Brief: Extract every line below, verbatim.

Data provided:
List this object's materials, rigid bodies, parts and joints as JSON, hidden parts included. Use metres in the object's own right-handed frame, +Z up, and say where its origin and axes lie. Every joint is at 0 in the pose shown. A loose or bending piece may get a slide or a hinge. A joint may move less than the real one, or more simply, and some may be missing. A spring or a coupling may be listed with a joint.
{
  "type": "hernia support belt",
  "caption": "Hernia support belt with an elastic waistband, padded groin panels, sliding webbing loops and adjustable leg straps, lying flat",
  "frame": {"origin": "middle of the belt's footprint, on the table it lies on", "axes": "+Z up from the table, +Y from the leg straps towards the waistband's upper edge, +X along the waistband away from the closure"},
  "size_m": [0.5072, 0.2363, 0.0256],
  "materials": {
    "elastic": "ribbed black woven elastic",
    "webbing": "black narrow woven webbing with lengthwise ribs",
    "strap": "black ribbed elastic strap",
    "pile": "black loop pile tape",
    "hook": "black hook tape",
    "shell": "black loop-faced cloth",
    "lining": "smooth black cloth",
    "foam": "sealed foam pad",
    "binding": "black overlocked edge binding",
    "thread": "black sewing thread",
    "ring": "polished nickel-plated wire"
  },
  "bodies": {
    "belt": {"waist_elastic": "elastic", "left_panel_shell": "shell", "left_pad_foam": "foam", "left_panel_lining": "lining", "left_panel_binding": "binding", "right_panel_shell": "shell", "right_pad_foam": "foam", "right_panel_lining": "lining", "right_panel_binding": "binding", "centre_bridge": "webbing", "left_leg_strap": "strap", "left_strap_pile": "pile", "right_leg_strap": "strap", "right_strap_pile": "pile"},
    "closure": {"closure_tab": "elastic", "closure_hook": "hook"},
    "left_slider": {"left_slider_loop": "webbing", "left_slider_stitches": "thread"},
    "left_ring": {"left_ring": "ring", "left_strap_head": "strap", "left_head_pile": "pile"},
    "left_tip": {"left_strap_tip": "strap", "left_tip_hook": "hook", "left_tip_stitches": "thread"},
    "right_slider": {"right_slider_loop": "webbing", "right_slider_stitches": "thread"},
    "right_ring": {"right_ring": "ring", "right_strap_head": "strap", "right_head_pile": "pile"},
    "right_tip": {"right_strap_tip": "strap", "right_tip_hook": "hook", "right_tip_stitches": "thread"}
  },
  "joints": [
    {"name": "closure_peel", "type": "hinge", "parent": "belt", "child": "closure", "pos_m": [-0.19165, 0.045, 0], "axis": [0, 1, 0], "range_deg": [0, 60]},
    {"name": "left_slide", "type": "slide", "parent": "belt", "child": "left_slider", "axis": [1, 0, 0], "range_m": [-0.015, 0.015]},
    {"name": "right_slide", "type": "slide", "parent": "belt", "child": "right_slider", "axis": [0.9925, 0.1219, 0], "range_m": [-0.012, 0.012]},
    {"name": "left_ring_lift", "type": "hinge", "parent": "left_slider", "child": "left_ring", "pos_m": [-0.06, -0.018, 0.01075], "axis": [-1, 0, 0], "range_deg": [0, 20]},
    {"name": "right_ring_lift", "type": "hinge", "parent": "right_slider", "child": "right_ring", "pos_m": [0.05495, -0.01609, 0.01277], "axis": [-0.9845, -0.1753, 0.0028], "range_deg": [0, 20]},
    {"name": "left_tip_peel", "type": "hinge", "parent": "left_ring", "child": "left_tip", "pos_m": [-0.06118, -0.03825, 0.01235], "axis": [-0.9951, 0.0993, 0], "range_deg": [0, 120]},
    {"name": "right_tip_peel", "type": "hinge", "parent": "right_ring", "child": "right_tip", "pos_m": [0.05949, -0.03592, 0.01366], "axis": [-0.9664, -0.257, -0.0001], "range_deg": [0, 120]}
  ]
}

Result of the exercise:
List this object's materials, rigid bodies, parts and joints as JSON, hidden parts included. Use metres in the object's own right-handed frame, +Z up, and say where its origin and axes lie. Every joint is at 0 in the pose shown. A loose or bending piece may get a slide or a hinge. A joint may move less than the real one, or more simply, and some may be missing. A spring or a coupling may be listed with a joint.
{
  "type": "hernia support belt",
  "caption": "Hernia support belt with an elastic waistband, padded groin panels, sliding webbing loops and adjustable leg straps, lying flat",
  "frame": {"origin": "middle of the belt's footprint, on the table it lies on", "axes": "+Z up from the table, +Y from the leg straps towards the waistband's upper edge, +X along the waistband away from the closure"},
  "size_m": [0.5072, 0.2363, 0.0256],
  "materials": {
    "elastic": "ribbed black woven elastic",
    "webbing": "black narrow woven webbing with lengthwise ribs",
    "strap": "black ribbed elastic strap",
    "pile": "black loop pile tape",
    "hook": "black hook tape",
    "shell": "black loop-faced cloth",
    "lining": "smooth black cloth",
    "foam": "sealed foam pad",
    "binding": "black overlocked edge binding",
    "thread": "black sewing thread",
    "ring": "polished nickel-plated wire"
  },
  "bodies": {
    "belt": {"waist_elastic": "elastic", "left_panel_shell": "shell", "left_pad_foam": "foam", "left_panel_lining": "lining", "left_panel_binding": "binding", "right_panel_shell": "shell", "right_pad_foam": "foam", "right_panel_lining": "lining", "right_panel_binding": "binding", "centre_bridge": "webbing", "left_leg_strap": "strap", "left_strap_pile": "pile", "right_leg_strap": "strap", "right_strap_pile": "pile"},
    "closure": {"closure_tab": "elastic", "closure_hook": "hook"},
    "left_slider": {"left_slider_loop": "webbing", "left_slider_stitches": "thread"},
    "left_ring": {"left_ring": "ring", "left_strap_head": "strap", "left_head_pile": "pile"},
    "left_tip": {"left_strap_tip": "strap", "left_tip_hook": "hook", "left_tip_stitches": "thread"},
    "right_slider": {"right_slider_loop": "webbing", "right_slider_stitches": "thread"},
    "right_ring": {"right_ring": "ring", "right_strap_head": "strap", "right_head_pile": "pile"},
    "right_tip": {"right_strap_tip": "strap", "right_tip_hook": "hook", "right_tip_stitches": "thread"}
  },
  "joints": [
    {"name": "closure_peel", "type": "hinge", "parent": "belt", "child": "closure", "pos_m": [-0.19165, 0.045, 0], "axis": [0, 1, 0], "range_deg": [0, 60]},
    {"name": "left_slide", "type": "slide", "parent": "belt", "child": "left_slider", "axis": [1, 0, 0], "range_m": [-0.015, 0.015]},
    {"name": "right_slide", "type": "slide", "parent": "belt", "child": "right_slider", "axis": [0.9925, 0.1219, 0], "range_m": [-0.012, 0.012]},
    {"name": "left_ring_lift", "type": "hinge", "parent": "left_slider", "child": "left_ring", "pos_m": [-0.06, -0.018, 0.01075], "axis": [-1, 0, 0], "range_deg": [0, 20]},
    {"name": "right_ring_lift", "type": "hinge", "parent": "right_slider", "child": "right_ring", "pos_m": [0.05495, -0.01609, 0.01277], "axis": [-0.9845, -0.1753, 0.0028], "range_deg": [0, 20]},
    {"name": "left_tip_peel", "type": "hinge", "parent": "left_ring", "child": "left_tip", "pos_m": [-0.06118, -0.03825, 0.01235], "axis": [-0.9951, 0.0993, 0], "range_deg": [0, 120]},
    {"name": "right_tip_peel", "type": "hinge", "parent": "right_ring", "child": "right_tip", "pos_m": [0.05949, -0.03592, 0.01366], "axis": [-0.9664, -0.257, -0.0001], "range_deg": [0, 120]}
  ]
}